You still need to convice reviewers that this patch is useful and your algorithm gives us perf boost. Otherwise the increased code complexity (maintenance cost) does not worth it. We worked a lot of such algorithm before and unfortunately many of them are turned out to be not good enough. Many times the memory reads and writes are the bottleneck for such simple algorithms so an optimized version version gives only a minor speedup, but makes the code difficult to maintain. So please tell us your measurements, and also mention them in the changelog.

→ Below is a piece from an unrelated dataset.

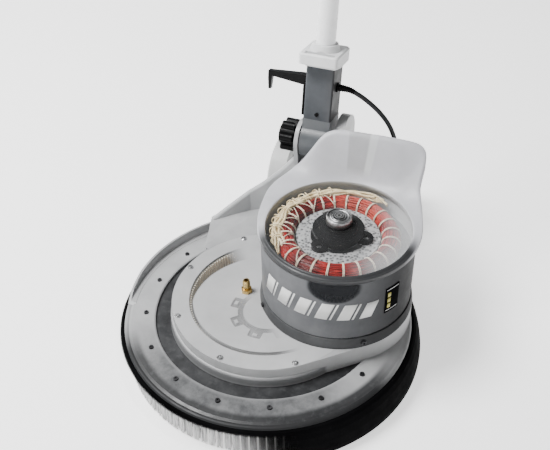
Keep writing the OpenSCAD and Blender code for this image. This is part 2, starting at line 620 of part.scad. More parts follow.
module cord_hook_upper() color(BLACK) at_pivot() {
  difference() {
    translate([0, 0, 800]) cylinder(r = 18, h = 22, $fn = 64);
    translate([0, 0, 790]) cylinder(r = 14, h = 50, $fn = 64);
  }
  hull() {
    box(-30, -17.2, -6, 6, 802, 818);
    box(-86, -84, -4.5, 4.5, 802, 808);
  }
  hull() {
    box(-90, -84, -4.5, 4.5, 802, 812);
    box(-89, -85, -3.5, 3.5, 828, 832);
  }
}
module mains_gland() color(BLACK) at_pivot() {
  translate([0, 24, head_w + 30]) rotate([-90, 0, 0]) difference() {
    union() {
      cylinder(r = 10, h = 12, $fn = 64);
      translate([0, 0, 12]) cylinder(r1 = 8, r2 = 6, h = 14, $fn = 48);
    }
    translate([0, 0, 13]) cylinder(r = 3.5, h = 14, $fn = 32);
  }
}

// ================= knob, wheels =================
module tilt_knob() color(BLACK) translate([pivot_x, 0, 0]) difference() {
  union() {
    translate([-54, pivot_y, pivot_z]) rotate([0, 90, 0]) linear_extrude(20) {
      circle(19);
      for (k = [0:5]) rotate(60 * k + 15) translate([18, 0]) circle(7);
    }
    xcyl(-34, -30.2, 14, pivot_y, pivot_z);
    xcyl(-58, -54, 15, pivot_y, pivot_z);
  }
  xcyl(-56.1, -20, 8 + clr, pivot_y, pivot_z);
}
module wheel(x0, x1) difference() {
  translate([x0, axle_y, axle_z]) rotate([90, 0, 90]) rotate_extrude($fn = 144) {
    w = x1 - x0;
    polygon([[8 + clr, 0.2], [17, 0.2], [20, 5], [50, 5], [53, 0], [wheel_r - 3, 0], [wheel_r, 3],
      [wheel_r, w - 3],
      [wheel_r - 3, w], [53, w], [50, w - 5], [20, w - 5], [17, w - 0.2], [8 + clr, w - 0.2]]);
  }
  translate([0, axle_y, axle_z]) for (k = [0:4]) rotate([72 * k, 0, 0]) xcyl(x0 - 1, x1 + 1, 9, 0, 35, 48);
}
module wheel_left() color([0.66, 0.67, 0.68]) wheel(-106, -73);
module wheel_right() color([0.66, 0.67, 0.68]) wheel(73, 106);

// ================= cable =================
CABLE = [[33, 220, 316], [46, 220, 315], [61, 221, 308], [76, 222, 298], [91, 223, 285], [104, 224, 269],
  [113, 224, 252], [119, 222, 234], [122, 215, 216], [121, 204, 202], [120, 188, 196]];
cable_r = 3.4;
cable_sides = 10;
function dirv(i) = let (n = len(CABLE), a = CABLE[max(i - 1, 0)], b = CABLE[min(i + 1, n - 1)],
  d = b - a) d / norm(d);
function end_dir(i) = i == 0 ? [1, 0, 0] : (i == len(CABLE) - 1 ? [0, -1, 0] : dirv(i));
function side_u(d) = let (c = cross(d, [0.35, 0.6, 0.72])) c / norm(c);
module motor_cable() color(BLACK) polyhedron(
  points = [for (i = [0:len(CABLE) - 1]) let (d = end_dir(i), u = side_u(d), v = cross(d, u))
    each [for (k = [0:cable_sides - 1]) let (t = 360 * k / cable_sides)
      CABLE[i] + cable_r * (u * cos(t) + v * sin(t))]],
  faces = concat([[for (k = [0:cable_sides - 1]) k]],
    [for (i = [0:len(CABLE) - 2], k = [0:cable_sides - 1])
      let (a = i * cable_sides, b = a + cable_sides, k2 = (k + 1) % cable_sides)
      each [[a + k, b + k, b + k2], [a + k, b + k2, a + k2]]],
    [[for (k = [cable_sides - 1:-1:0]) (len(CABLE) - 1) * cable_sides + k]]));

deck_casting();
lip_trim();
bumper_skirt();
gear_cover();
gear_cover_screws();
flange_screws();
water_inlet();
spindle();
spindle_bearings();
lower_end_shield();
motor_base_ring();
motor_shell();
shell_screws();
label_plate();
stator_core();
stator_winding();
winding_lacing();
lead_bundle();
motor_cap();
motor_lid();
electrical_box();
capacitor();
terminal_block();
box_cable_gland();
handle_bracket();
bracket_rib();
pivot_bolt();
pivot_washers();
wheel_axle();
axle_caps();
drive_plate();
ring_gear();
brush_bolts();
brush_block();
bristles();
rotor_core();
rotor_end_rings();
motor_shaft();
centrifugal_switch();
motor_bearings();
drive_pinion();
pivot_drum();
handle_column();
column_screw();
tank_hook_collar();
handle_tube();
cord_hook_lower();
column_cable_gland();
head_housing();
head_cover();
grips();
cord_hook_upper();
mains_gland();
trigger_left();
trigger_right();
safety_button();
tilt_knob();
wheel_left();
wheel_right();
motor_cable();
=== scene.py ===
"""Looks of a single-disc floor machine with an offset upright motor, in the CAD frame, in metres."""
import math
import random

import bpy
from mathutils import Matrix, Vector


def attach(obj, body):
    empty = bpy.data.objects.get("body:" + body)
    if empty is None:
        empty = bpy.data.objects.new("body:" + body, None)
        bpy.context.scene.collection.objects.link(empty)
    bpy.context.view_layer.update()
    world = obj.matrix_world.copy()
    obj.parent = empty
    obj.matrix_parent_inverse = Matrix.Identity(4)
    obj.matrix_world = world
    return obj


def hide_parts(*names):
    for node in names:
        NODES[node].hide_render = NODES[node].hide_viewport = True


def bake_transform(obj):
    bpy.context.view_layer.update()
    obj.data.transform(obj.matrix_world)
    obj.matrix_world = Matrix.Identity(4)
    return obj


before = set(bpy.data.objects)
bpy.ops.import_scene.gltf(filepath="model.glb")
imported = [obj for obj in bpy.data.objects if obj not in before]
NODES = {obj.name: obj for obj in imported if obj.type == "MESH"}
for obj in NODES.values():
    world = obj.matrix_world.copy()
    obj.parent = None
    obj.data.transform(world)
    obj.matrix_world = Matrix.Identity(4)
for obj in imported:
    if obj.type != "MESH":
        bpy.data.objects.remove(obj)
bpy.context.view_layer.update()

TAU = 2 * math.pi
VIEW_AZIMUTH = math.radians(22)
AWAY = Vector((math.sin(VIEW_AZIMUTH), -math.cos(VIEW_AZIMUTH), 0))  # level, towards the photograph's camera

# places that the CAD settles
MOTOR = Vector((0.0898, 0.041683, 0.0))  # the upright motor axis
PIVOT = Vector((0.005, 0.201, 0.232))    # the middle of the handle's tilt axis
LEAN = math.radians(10)                  # the handle's lean at rest
HUB_R, GROOVE_R = 0.1415, 0.1635         # the deck's groove lies between these
WINDING_R, WINDING_Z = 0.0725, 0.194     # the middle of the upper end winding
TIES, TIE_STEP = 24, 15                  # lacing ties and slot bars round the winding, and degrees between them

# The photograph has the motor's right end in deep shade, so its paint is darkened there: the middle, half
# width and fade of that zone, in turns. Seen from the right side, the zone is nearly black under any light.
RIGHT_SHADE = (0.035, 0.07, 0.20)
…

Created attachment 130519 [details] Patch
(In reply to comment #18) > You still need to convice reviewers that this patch is useful and your algorithm gives us perf boost. Otherwise the increased code complexity (maintenance cost) does not worth it. We worked a lot of such algorithm before and unfortunately many of them are turned out to be not good enough. Many times the memory reads and writes are the bottleneck for such simple algorithms so an optimized version version gives only a minor speedup, but makes the code difficult to maintain. So please tell us your measurements, and also mention them in the changelog. Thanks for your review and good advice, I have updated the patch already, and add the test result in the ChangeLog, please have a check again.
(In reply to comment #17) > (From update of attachment 130317 [details]) > View in context: https://bugs.webkit.org/attachment.cgi?id=130317&action=review > > > PerformanceTests/websocket/sendDataByWebSocket.html:4 > > +</head> > > Performance test should use PerformanceTests/resources/runners.js so performance metrics can be trackable. Also, you probably need to modify run-perf-tests to start pywebsocket server before running WebSocket tests, so there are a lot more to do before adding any test. > > I recommend splitting performance tests from this patch and opening a new bug about WebSocket performance tests. File a new bug to add the WebSocket performance tests. Bug 80476 - [WebSocket]Add the performance test case to track the efficiency of sending data.
It is not very very hot spot compared with bulk data in JS parsing. So mark it to be WONTFIX.